>> START SUPPLIED INFORMATION

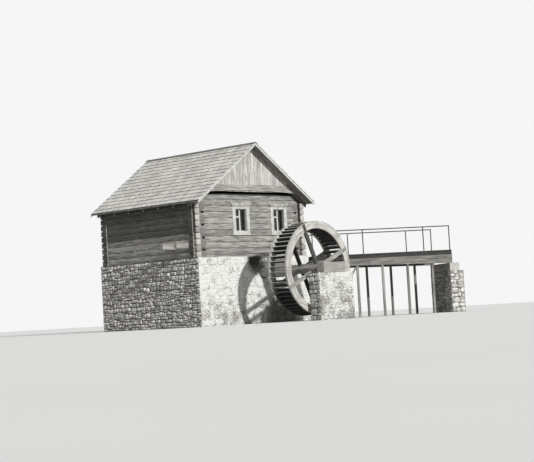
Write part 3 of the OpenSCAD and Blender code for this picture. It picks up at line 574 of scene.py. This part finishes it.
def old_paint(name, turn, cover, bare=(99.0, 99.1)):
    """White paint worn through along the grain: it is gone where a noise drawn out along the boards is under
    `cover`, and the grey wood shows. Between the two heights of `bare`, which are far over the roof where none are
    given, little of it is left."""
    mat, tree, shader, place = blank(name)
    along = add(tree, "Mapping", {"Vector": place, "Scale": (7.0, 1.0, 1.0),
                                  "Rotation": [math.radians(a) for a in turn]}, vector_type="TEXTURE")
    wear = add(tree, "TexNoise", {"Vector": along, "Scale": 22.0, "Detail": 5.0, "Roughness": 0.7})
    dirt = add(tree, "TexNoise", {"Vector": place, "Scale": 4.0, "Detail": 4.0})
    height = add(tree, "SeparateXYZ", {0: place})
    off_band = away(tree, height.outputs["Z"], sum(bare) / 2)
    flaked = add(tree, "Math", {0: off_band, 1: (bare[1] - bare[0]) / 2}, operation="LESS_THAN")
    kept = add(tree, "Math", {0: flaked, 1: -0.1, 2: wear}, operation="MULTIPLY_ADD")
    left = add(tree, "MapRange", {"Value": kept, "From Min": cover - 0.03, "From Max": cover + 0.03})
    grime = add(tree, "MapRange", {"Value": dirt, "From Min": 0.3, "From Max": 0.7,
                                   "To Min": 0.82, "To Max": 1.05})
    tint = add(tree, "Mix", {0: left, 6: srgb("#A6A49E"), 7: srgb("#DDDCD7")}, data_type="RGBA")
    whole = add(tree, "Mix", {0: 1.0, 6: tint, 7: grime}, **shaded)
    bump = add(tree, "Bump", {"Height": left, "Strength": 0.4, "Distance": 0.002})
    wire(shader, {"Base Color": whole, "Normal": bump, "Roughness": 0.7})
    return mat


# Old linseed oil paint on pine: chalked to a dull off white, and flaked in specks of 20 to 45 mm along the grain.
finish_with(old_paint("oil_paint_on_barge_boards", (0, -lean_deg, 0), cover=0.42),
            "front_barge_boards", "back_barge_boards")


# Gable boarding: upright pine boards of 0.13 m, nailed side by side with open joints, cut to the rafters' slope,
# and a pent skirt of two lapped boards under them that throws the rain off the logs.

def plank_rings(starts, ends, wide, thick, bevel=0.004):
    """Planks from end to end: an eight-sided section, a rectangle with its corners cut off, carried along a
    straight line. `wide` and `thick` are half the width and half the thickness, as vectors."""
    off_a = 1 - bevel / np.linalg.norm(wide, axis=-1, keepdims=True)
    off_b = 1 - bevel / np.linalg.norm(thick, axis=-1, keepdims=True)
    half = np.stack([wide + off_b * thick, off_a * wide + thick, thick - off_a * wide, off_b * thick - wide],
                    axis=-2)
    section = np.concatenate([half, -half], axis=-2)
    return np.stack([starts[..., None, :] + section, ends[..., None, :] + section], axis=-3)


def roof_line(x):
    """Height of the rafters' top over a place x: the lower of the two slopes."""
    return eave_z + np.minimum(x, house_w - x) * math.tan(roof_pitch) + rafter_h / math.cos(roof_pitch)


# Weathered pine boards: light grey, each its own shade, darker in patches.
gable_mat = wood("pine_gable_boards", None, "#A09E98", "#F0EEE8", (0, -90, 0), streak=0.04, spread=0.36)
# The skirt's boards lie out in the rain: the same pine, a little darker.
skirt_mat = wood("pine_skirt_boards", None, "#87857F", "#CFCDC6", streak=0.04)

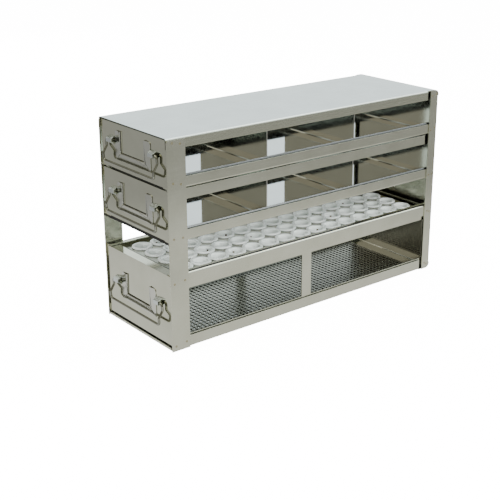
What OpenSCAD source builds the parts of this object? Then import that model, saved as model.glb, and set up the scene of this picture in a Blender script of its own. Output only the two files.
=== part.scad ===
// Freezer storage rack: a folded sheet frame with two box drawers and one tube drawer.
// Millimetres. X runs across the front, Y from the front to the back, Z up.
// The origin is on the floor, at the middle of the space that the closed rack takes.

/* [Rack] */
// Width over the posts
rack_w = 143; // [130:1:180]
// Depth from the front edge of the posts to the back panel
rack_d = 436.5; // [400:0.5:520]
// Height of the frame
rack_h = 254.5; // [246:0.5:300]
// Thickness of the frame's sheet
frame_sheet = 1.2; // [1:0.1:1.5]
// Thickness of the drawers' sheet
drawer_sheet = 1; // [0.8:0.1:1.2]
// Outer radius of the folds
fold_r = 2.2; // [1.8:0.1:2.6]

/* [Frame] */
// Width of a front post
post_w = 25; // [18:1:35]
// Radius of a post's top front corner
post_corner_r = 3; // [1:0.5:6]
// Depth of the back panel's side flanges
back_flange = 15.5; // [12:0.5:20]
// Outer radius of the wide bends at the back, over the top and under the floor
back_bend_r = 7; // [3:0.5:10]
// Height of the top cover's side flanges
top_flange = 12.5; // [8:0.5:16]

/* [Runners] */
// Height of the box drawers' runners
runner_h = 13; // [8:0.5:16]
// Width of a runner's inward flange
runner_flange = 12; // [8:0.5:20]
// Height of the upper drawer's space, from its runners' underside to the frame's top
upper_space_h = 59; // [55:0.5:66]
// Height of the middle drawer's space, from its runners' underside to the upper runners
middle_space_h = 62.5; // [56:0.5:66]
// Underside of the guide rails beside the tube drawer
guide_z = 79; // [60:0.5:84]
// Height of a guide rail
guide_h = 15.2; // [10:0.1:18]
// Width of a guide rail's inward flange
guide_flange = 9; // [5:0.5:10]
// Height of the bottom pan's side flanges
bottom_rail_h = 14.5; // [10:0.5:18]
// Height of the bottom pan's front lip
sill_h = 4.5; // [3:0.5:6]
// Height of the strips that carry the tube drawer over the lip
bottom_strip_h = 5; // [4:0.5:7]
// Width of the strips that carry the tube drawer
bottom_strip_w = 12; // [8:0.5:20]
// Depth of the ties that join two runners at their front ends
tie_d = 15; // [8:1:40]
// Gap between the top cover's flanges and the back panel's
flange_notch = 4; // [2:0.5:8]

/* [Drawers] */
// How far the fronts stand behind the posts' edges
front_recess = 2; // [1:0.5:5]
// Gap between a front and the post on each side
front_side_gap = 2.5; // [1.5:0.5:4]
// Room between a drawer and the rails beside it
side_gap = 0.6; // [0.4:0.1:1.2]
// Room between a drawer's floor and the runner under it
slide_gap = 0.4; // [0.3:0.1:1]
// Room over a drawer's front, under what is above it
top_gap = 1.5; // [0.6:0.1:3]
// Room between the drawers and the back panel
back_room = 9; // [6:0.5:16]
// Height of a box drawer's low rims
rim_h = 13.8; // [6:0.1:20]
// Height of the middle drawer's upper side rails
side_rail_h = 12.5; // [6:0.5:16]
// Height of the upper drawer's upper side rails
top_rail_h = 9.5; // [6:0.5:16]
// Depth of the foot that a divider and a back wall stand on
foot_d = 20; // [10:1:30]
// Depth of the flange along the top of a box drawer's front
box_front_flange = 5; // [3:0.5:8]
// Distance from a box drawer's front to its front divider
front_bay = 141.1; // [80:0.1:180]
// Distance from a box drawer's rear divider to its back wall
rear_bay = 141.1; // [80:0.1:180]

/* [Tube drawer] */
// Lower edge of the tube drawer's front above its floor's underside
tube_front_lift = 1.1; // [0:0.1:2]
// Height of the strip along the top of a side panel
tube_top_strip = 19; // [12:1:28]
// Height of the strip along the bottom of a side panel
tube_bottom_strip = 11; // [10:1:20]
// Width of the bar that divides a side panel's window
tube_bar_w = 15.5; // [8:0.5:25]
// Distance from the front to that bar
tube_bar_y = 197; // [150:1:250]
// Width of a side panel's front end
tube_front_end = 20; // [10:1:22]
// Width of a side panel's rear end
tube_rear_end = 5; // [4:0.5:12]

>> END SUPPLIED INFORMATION

WHAT THE TASK REQUIRES |
Make a verbatim copy of every entry shown above.

TASK SOLUTION |
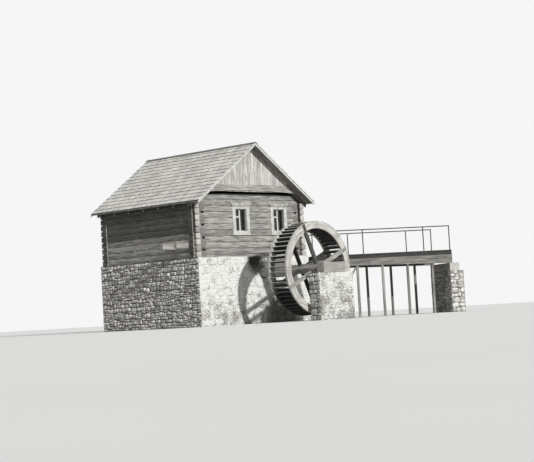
Write part 3 of the OpenSCAD and Blender code for this picture. It picks up at line 574 of scene.py. This part finishes it.
def old_paint(name, turn, cover, bare=(99.0, 99.1)):
    """White paint worn through along the grain: it is gone where a noise drawn out along the boards is under
    `cover`, and the grey wood shows. Between the two heights of `bare`, which are far over the roof where none are
    given, little of it is left."""
    mat, tree, shader, place = blank(name)
    along = add(tree, "Mapping", {"Vector": place, "Scale": (7.0, 1.0, 1.0),
                                  "Rotation": [math.radians(a) for a in turn]}, vector_type="TEXTURE")
    wear = add(tree, "TexNoise", {"Vector": along, "Scale": 22.0, "Detail": 5.0, "Roughness": 0.7})
    dirt = add(tree, "TexNoise", {"Vector": place, "Scale": 4.0, "Detail": 4.0})
    height = add(tree, "SeparateXYZ", {0: place})
    off_band = away(tree, height.outputs["Z"], sum(bare) / 2)
    flaked = add(tree, "Math", {0: off_band, 1: (bare[1] - bare[0]) / 2}, operation="LESS_THAN")
    kept = add(tree, "Math", {0: flaked, 1: -0.1, 2: wear}, operation="MULTIPLY_ADD")
    left = add(tree, "MapRange", {"Value": kept, "From Min": cover - 0.03, "From Max": cover + 0.03})
    grime = add(tree, "MapRange", {"Value": dirt, "From Min": 0.3, "From Max": 0.7,
                                   "To Min": 0.82, "To Max": 1.05})
    tint = add(tree, "Mix", {0: left, 6: srgb("#A6A49E"), 7: srgb("#DDDCD7")}, data_type="RGBA")
    whole = add(tree, "Mix", {0: 1.0, 6: tint, 7: grime}, **shaded)
    bump = add(tree, "Bump", {"Height": left, "Strength": 0.4, "Distance": 0.002})
    wire(shader, {"Base Color": whole, "Normal": bump, "Roughness": 0.7})
    return mat


# Old linseed oil paint on pine: chalked to a dull off white, and flaked in specks of 20 to 45 mm along the grain.
finish_with(old_paint("oil_paint_on_barge_boards", (0, -lean_deg, 0), cover=0.42),
            "front_barge_boards", "back_barge_boards")


# Gable boarding: upright pine boards of 0.13 m, nailed side by side with open joints, cut to the rafters' slope,
# and a pent skirt of two lapped boards under them that throws the rain off the logs.

def plank_rings(starts, ends, wide, thick, bevel=0.004):
    """Planks from end to end: an eight-sided section, a rectangle with its corners cut off, carried along a
    straight line. `wide` and `thick` are half the width and half the thickness, as vectors."""
    off_a = 1 - bevel / np.linalg.norm(wide, axis=-1, keepdims=True)
    off_b = 1 - bevel / np.linalg.norm(thick, axis=-1, keepdims=True)
    half = np.stack([wide + off_b * thick, off_a * wide + thick, thick - off_a * wide, off_b * thick - wide],
                    axis=-2)
    section = np.concatenate([half, -half], axis=-2)
    return np.stack([starts[..., None, :] + section, ends[..., None, :] + section], axis=-3)


def roof_line(x):
    """Height of the rafters' top over a place x: the lower of the two slopes."""
    return eave_z + np.minimum(x, house_w - x) * math.tan(roof_pitch) + rafter_h / math.cos(roof_pitch)


# Weathered pine boards: light grey, each its own shade, darker in patches.
gable_mat = wood("pine_gable_boards", None, "#A09E98", "#F0EEE8", (0, -90, 0), streak=0.04, spread=0.36)
# The skirt's boards lie out in the rain: the same pine, a little darker.
skirt_mat = wood("pine_skirt_boards", None, "#87857F", "#CFCDC6", streak=0.04)

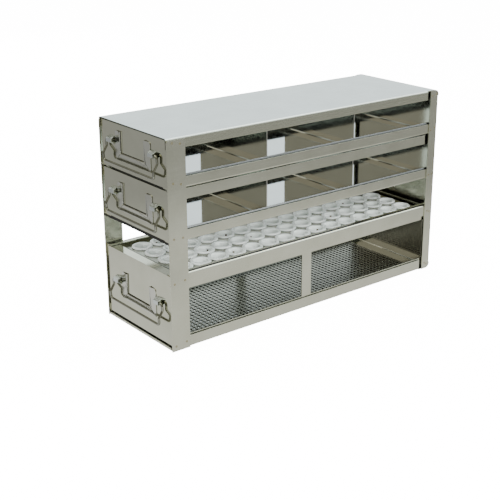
What OpenSCAD source builds the parts of this object? Then import that model, saved as model.glb, and set up the scene of this picture in a Blender script of its own. Output only the two files.
=== part.scad ===
// Freezer storage rack: a folded sheet frame with two box drawers and one tube drawer.
// Millimetres. X runs across the front, Y from the front to the back, Z up.
// The origin is on the floor, at the middle of the space that the closed rack takes.

/* [Rack] */
// Width over the posts
rack_w = 143; // [130:1:180]
// Depth from the front edge of the posts to the back panel
rack_d = 436.5; // [400:0.5:520]
// Height of the frame
rack_h = 254.5; // [246:0.5:300]
// Thickness of the frame's sheet
frame_sheet = 1.2; // [1:0.1:1.5]
// Thickness of the drawers' sheet
drawer_sheet = 1; // [0.8:0.1:1.2]
// Outer radius of the folds
fold_r = 2.2; // [1.8:0.1:2.6]

/* [Frame] */
// Width of a front post
post_w = 25; // [18:1:35]
// Radius of a post's top front corner
post_corner_r = 3; // [1:0.5:6]
// Depth of the back panel's side flanges
back_flange = 15.5; // [12:0.5:20]
// Outer radius of the wide bends at the back, over the top and under the floor
back_bend_r = 7; // [3:0.5:10]
// Height of the top cover's side flanges
top_flange = 12.5; // [8:0.5:16]

/* [Runners] */
// Height of the box drawers' runners
runner_h = 13; // [8:0.5:16]
// Width of a runner's inward flange
runner_flange = 12; // [8:0.5:20]
// Height of the upper drawer's space, from its runners' underside to the frame's top
upper_space_h = 59; // [55:0.5:66]
// Height of the middle drawer's space, from its runners' underside to the upper runners
middle_space_h = 62.5; // [56:0.5:66]
// Underside of the guide rails beside the tube drawer
guide_z = 79; // [60:0.5:84]
// Height of a guide rail
guide_h = 15.2; // [10:0.1:18]
// Width of a guide rail's inward flange
guide_flange = 9; // [5:0.5:10]
// Height of the bottom pan's side flanges
bottom_rail_h = 14.5; // [10:0.5:18]
// Height of the bottom pan's front lip
sill_h = 4.5; // [3:0.5:6]
// Height of the strips that carry the tube drawer over the lip
bottom_strip_h = 5; // [4:0.5:7]
// Width of the strips that carry the tube drawer
bottom_strip_w = 12; // [8:0.5:20]
// Depth of the ties that join two runners at their front ends
tie_d = 15; // [8:1:40]
// Gap between the top cover's flanges and the back panel's
flange_notch = 4; // [2:0.5:8]

/* [Drawers] */
// How far the fronts stand behind the posts' edges
front_recess = 2; // [1:0.5:5]
// Gap between a front and the post on each side
front_side_gap = 2.5; // [1.5:0.5:4]
// Room between a drawer and the rails beside it
side_gap = 0.6; // [0.4:0.1:1.2]
// Room between a drawer's floor and the runner under it
slide_gap = 0.4; // [0.3:0.1:1]
// Room over a drawer's front, under what is above it
top_gap = 1.5; // [0.6:0.1:3]
// Room between the drawers and the back panel
back_room = 9; // [6:0.5:16]
// Height of a box drawer's low rims
rim_h = 13.8; // [6:0.1:20]
// Height of the middle drawer's upper side rails
side_rail_h = 12.5; // [6:0.5:16]
// Height of the upper drawer's upper side rails
top_rail_h = 9.5; // [6:0.5:16]
// Depth of the foot that a divider and a back wall stand on
foot_d = 20; // [10:1:30]
// Depth of the flange along the top of a box drawer's front
box_front_flange = 5; // [3:0.5:8]
// Distance from a box drawer's front to its front divider
front_bay = 141.1; // [80:0.1:180]
// Distance from a box drawer's rear divider to its back wall
rear_bay = 141.1; // [80:0.1:180]

/* [Tube drawer] */
// Lower edge of the tube drawer's front above its floor's underside
tube_front_lift = 1.1; // [0:0.1:2]
// Height of the strip along the top of a side panel
tube_top_strip = 19; // [12:1:28]
// Height of the strip along the bottom of a side panel
tube_bottom_strip = 11; // [10:1:20]
// Width of the bar that divides a side panel's window
tube_bar_w = 15.5; // [8:0.5:25]
// Distance from the front to that bar
tube_bar_y = 197; // [150:1:250]
// Width of a side panel's front end
tube_front_end = 20; // [10:1:22]
// Width of a side panel's rear end
tube_rear_end = 5; // [4:0.5:12]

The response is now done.